Semantic Detection of Axioms. Some problems are AC even though the input does not contain the axioms explicitly. We say that a problem S is AC if \(S\,\models \,\text {AC}\). The usual syntactic detection checks if \(\text {AC} \in S\). But we wish also to detect AC problems even when this is not the case.

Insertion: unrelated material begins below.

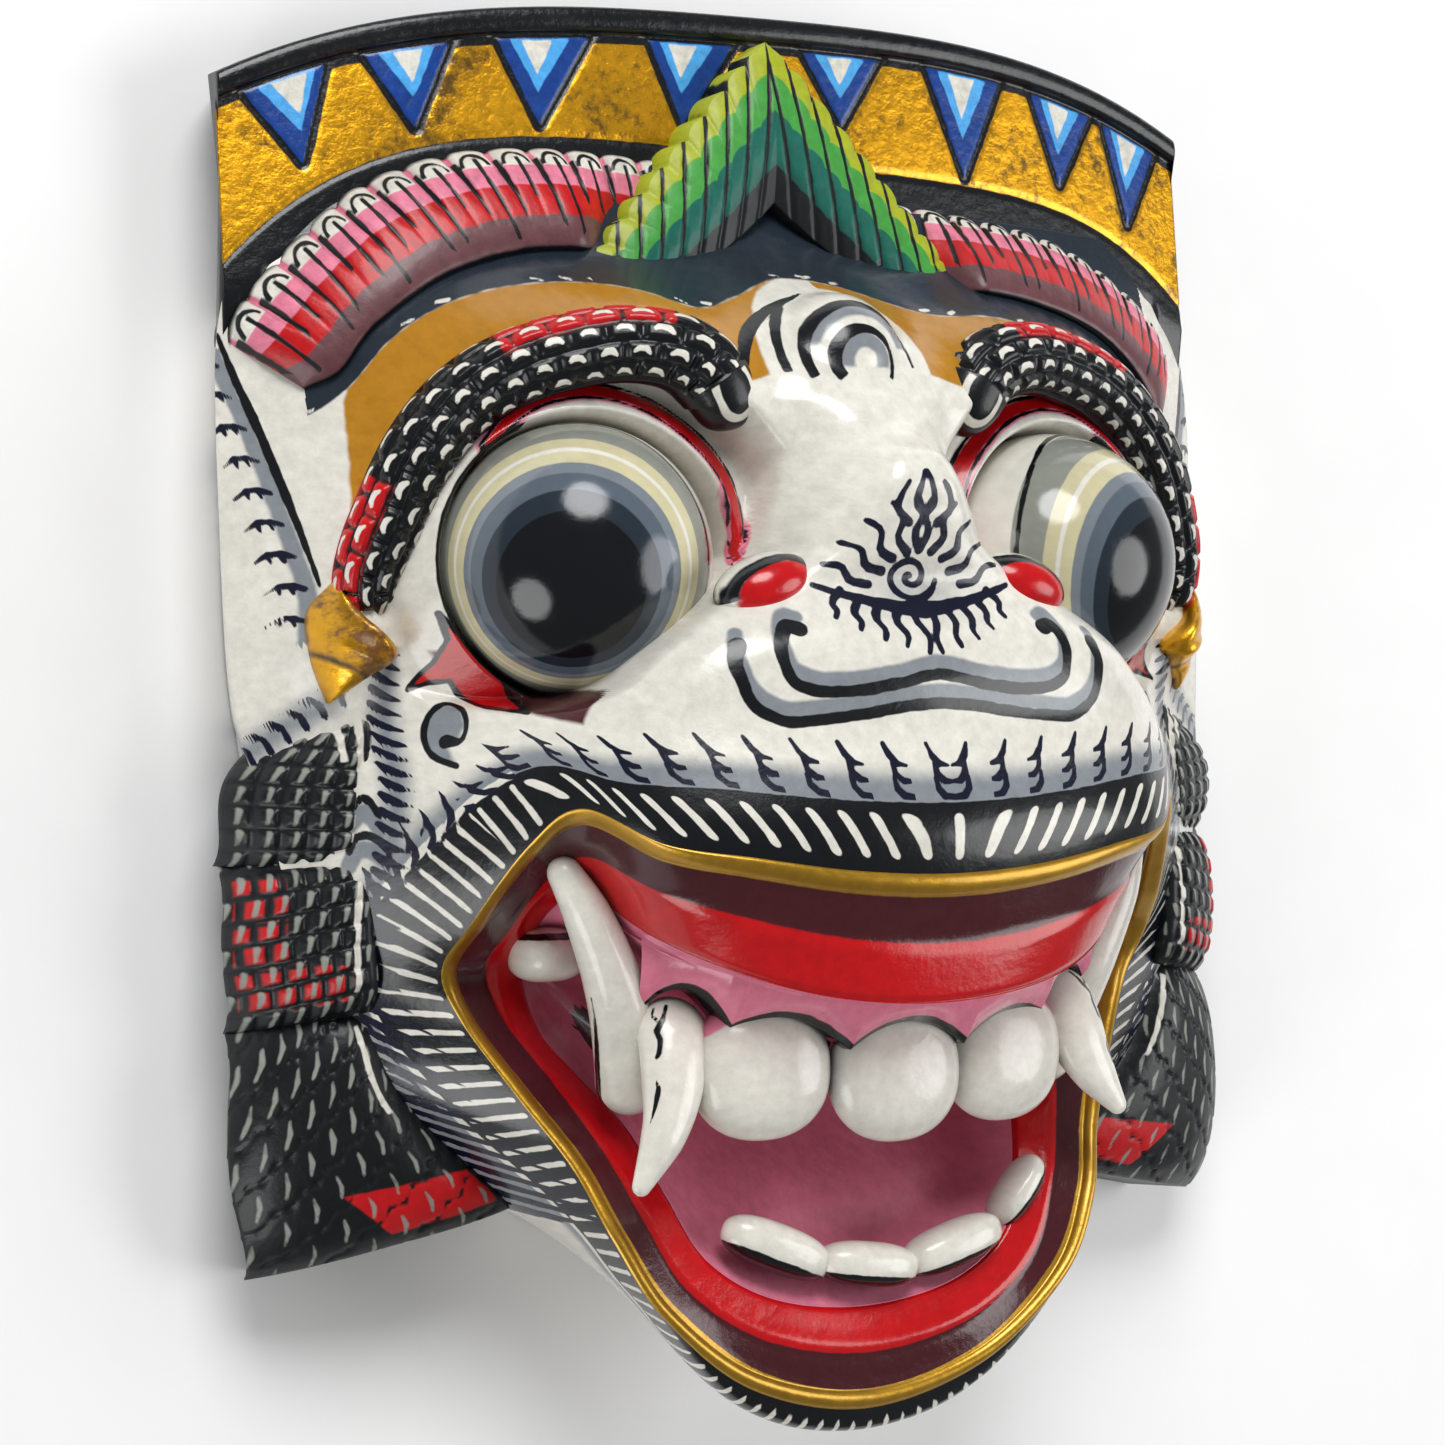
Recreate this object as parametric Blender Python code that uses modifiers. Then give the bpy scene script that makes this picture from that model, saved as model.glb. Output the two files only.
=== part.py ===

During preprocessing, we query an SMT solver to find out whether \(S \,\models \, \text {AC}\). Since SMT solvers only accept ground problems, we need to use a sound approximation of the entailment relation. We do this using an injective substitution mapping variables to fresh constants similar as it is done for global subsumption [9]. This is a sound approximation, since \(\phi (\bar{c}) \,\models \, \psi (\bar{c}) \,\Rightarrow \, \forall x \phi (\bar{x}) \,\models \, \forall x \psi (\bar{x})\). In order to make SMT reasoning more efficient we can further restrict reasoning to fast rules like unit propagation or place a limit on the number of backtracks. Apart from this, we also check if the AC axioms (6) get produced at some point during saturation, among binary symbols of sort \(\alpha \times \alpha \rightarrow \alpha \).

3 Implementation and Experimental Results

We integrated the simultaneous superposition calculus, with the iProver-Sup saturation loop, into iProver and evaluated it over 15168 first-order problems in TPTP-v7.2.0. The superposition loop can solve 7375 (49%), the instantiation loop (on the previous version of iProver) can solve 7 884 (52%), and their combination can solve 8708 (57%). We can see that the combination with superposition and the iProver-Sup simplification setup improved the performance of iProver over the whole TPTP library.

Among problems that were solved by superposition, (excluding trivial problems solved by preprocessing), immediate simplification was used in 71.7 % of problems and light normalisation was used in 64.5 % of problems. AC axioms were detected in 1903 problems.